A recent study by the Ecology Center, an Ann Arbor, Mich.-based nonprofit environmental organization, says that chemicals like lead and chlorine are found in many new vehicle interior materials and parts, like on the armrests, steering wheel, dashboard and seats.
CNET says, “These chemicals are used to make plastics flexible, make fabrics fire-resistant, and contribute to that ‘new car smell.’ But they're also associated with birth defects, impaired learning, liver toxicity, and cancer.”
Jeff Gearhart, research director at the Ecology Center, says in a statement, “Research shows that vehicle interiors contain a unique cocktail of hundreds of toxic chemicals that off-gas in small, confined spaces.” And when the interior of the vehicle heats up while it’s parked in the sun, for example, the high temperatures break down those chemicals. “Automobiles function as chemical reactors, creating one of the most hazardous environments we spend time in,” Gearhart says.
Some new vehicles have more toxic materials than others. The Ecology Center tested more than 200 new vehicles from the 2011 and 2012 model year and found that the 2011 Mitsubishi Outlander Sport had the highest amount of toxic chemicals. The 2011 Chrysler 200 SC and Kia Soul also ranked at the bottom for having high amounts of chemicals. The 2012 Honda Civic had the lowest amount of toxic chemicals, followed by the 2011 Toyota Prius and 2011 Honda CR-Z.
“The good news is overall vehicle ratings are improving,” the Ecology Center says. “The best vehicles today have eliminated hazardous flame retardants and PVC. Today, 17 percent of new vehicles have PVC-free interiors and 60 percent are produced without BFRs.”

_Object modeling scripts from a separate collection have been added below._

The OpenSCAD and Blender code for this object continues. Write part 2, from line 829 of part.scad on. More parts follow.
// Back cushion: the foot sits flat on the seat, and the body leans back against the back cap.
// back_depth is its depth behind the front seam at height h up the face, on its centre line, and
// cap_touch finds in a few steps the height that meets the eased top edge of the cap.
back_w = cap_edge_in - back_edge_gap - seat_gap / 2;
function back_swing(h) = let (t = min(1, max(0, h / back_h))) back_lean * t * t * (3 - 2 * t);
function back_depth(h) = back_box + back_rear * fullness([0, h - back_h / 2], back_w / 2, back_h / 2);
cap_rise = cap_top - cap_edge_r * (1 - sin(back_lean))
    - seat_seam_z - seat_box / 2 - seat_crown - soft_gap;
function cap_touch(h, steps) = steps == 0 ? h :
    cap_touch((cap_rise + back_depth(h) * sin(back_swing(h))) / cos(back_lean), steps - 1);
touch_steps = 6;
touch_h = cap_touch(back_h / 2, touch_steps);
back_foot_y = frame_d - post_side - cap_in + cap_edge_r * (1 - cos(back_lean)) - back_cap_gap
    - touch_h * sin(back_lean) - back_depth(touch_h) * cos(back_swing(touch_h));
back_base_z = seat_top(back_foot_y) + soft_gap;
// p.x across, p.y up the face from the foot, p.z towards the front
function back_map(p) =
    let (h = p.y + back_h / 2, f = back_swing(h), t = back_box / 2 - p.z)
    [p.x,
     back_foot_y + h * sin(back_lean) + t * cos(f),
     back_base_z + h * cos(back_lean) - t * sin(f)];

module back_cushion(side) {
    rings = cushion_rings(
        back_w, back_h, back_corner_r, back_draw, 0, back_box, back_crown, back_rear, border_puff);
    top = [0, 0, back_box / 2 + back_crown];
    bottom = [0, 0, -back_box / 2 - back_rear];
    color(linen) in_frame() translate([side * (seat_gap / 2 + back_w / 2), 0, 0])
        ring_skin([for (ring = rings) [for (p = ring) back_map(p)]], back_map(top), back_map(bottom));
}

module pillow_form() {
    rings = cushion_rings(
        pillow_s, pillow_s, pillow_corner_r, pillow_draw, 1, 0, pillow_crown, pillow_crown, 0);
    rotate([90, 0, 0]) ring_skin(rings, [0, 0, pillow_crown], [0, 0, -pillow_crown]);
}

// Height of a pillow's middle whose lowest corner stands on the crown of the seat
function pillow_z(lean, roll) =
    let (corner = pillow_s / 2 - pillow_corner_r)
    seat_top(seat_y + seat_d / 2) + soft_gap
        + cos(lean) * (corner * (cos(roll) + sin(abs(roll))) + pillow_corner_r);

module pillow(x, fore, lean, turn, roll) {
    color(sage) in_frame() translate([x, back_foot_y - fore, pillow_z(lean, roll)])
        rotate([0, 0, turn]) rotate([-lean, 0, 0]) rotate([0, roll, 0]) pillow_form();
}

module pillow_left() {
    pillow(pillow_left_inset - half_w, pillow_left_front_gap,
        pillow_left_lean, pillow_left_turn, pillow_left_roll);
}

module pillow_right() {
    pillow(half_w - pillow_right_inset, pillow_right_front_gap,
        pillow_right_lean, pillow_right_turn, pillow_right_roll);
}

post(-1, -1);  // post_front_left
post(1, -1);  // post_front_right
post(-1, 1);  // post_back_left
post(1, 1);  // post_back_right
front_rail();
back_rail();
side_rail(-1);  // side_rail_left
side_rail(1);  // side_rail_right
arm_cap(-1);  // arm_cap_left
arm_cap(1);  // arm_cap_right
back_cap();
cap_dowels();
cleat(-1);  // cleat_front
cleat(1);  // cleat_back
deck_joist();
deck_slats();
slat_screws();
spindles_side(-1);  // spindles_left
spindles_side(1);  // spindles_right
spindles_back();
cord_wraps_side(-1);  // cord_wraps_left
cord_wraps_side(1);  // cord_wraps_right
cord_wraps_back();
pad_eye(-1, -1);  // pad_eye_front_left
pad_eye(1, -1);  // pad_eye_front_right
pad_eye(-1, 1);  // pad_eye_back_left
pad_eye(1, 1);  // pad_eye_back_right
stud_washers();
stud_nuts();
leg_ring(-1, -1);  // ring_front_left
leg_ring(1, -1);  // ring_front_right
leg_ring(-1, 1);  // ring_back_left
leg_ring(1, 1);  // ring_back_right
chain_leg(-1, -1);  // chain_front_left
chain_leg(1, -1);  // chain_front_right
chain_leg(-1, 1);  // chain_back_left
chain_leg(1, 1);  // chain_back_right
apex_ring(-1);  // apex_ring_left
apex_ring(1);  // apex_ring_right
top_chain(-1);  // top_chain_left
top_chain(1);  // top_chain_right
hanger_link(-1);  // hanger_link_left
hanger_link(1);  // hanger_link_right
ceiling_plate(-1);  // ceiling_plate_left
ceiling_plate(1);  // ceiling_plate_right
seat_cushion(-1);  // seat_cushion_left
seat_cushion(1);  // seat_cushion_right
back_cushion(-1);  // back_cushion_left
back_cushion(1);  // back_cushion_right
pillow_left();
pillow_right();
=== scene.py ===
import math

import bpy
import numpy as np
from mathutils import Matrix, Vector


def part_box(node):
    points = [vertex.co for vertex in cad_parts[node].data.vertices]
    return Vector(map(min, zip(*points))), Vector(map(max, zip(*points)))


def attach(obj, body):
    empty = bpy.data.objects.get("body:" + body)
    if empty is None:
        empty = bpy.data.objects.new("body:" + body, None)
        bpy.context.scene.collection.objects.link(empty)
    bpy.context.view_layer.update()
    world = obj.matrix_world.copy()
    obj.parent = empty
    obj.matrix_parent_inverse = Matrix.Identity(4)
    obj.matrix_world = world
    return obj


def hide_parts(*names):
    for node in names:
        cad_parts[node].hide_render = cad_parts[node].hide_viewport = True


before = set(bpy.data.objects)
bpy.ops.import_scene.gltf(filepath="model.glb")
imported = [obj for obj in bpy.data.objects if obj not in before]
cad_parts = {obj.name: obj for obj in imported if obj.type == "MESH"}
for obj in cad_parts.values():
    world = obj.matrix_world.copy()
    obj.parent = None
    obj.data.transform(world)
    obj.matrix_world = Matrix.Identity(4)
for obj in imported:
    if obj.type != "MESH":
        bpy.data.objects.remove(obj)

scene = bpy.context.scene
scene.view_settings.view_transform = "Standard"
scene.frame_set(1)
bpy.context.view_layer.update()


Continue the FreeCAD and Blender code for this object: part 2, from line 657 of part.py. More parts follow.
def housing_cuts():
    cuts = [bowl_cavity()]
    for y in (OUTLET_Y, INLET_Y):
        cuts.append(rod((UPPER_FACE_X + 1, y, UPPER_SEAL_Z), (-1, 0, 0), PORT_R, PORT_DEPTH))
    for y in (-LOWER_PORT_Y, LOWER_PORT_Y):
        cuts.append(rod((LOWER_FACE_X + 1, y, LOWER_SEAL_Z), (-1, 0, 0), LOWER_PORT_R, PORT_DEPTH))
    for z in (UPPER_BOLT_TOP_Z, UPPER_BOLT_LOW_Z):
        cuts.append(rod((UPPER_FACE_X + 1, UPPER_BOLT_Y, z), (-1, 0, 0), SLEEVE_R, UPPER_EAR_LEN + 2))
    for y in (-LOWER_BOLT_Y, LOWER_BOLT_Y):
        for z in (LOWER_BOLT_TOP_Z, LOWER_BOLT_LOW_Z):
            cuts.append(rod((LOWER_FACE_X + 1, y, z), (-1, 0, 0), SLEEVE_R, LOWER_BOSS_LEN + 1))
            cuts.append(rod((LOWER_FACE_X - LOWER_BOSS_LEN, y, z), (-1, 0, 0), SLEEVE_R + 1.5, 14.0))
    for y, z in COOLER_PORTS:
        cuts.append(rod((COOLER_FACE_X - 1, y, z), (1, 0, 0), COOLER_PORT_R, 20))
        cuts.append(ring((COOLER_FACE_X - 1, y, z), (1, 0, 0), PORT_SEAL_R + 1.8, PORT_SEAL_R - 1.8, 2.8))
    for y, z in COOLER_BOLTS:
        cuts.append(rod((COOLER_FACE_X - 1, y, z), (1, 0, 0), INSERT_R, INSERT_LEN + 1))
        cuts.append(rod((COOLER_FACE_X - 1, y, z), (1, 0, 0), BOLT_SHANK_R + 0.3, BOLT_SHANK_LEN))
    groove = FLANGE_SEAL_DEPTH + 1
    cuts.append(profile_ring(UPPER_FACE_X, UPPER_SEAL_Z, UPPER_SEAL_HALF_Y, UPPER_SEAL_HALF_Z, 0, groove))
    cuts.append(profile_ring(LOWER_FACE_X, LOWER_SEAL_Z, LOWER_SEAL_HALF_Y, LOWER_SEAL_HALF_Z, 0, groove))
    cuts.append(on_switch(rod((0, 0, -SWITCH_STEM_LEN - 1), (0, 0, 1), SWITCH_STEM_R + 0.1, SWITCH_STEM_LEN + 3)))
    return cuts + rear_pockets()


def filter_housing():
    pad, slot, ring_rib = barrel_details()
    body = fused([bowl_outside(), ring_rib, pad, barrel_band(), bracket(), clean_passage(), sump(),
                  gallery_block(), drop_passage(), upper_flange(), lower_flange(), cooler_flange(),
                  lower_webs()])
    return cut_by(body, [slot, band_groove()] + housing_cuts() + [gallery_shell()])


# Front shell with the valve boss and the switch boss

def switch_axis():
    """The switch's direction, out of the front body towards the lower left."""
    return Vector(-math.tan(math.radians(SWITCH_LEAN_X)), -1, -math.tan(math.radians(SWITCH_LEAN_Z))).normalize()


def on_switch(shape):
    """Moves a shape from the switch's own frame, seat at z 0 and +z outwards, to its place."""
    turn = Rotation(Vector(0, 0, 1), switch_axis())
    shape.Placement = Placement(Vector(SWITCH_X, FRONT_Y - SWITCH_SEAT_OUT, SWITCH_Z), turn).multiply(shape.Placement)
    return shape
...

If eco-friendly new car interior materials are important to you when shopping for your next new car, the Ecology Center says to look at cars like the Civic. The Civic doesn’t use any bromine-based flame retardants in any of its interior materials and uses PVC-free interior fabrics and trim. Additionally, the Civic also has low levels of heavy metals.
“Overall, Ecology Center has rated Honda as the top automaker with respect to healthy car interiors every year since 2007, while Hyundai-Kia was ranked the lowest during the last two years, according to the study,” MSNBC reports.
Many car shoppers aren’t likely to ask the dealer how much lead is in the seat materials, but studies like this can help you choose a new vehicle that’s more eco-friendly and less toxic than others.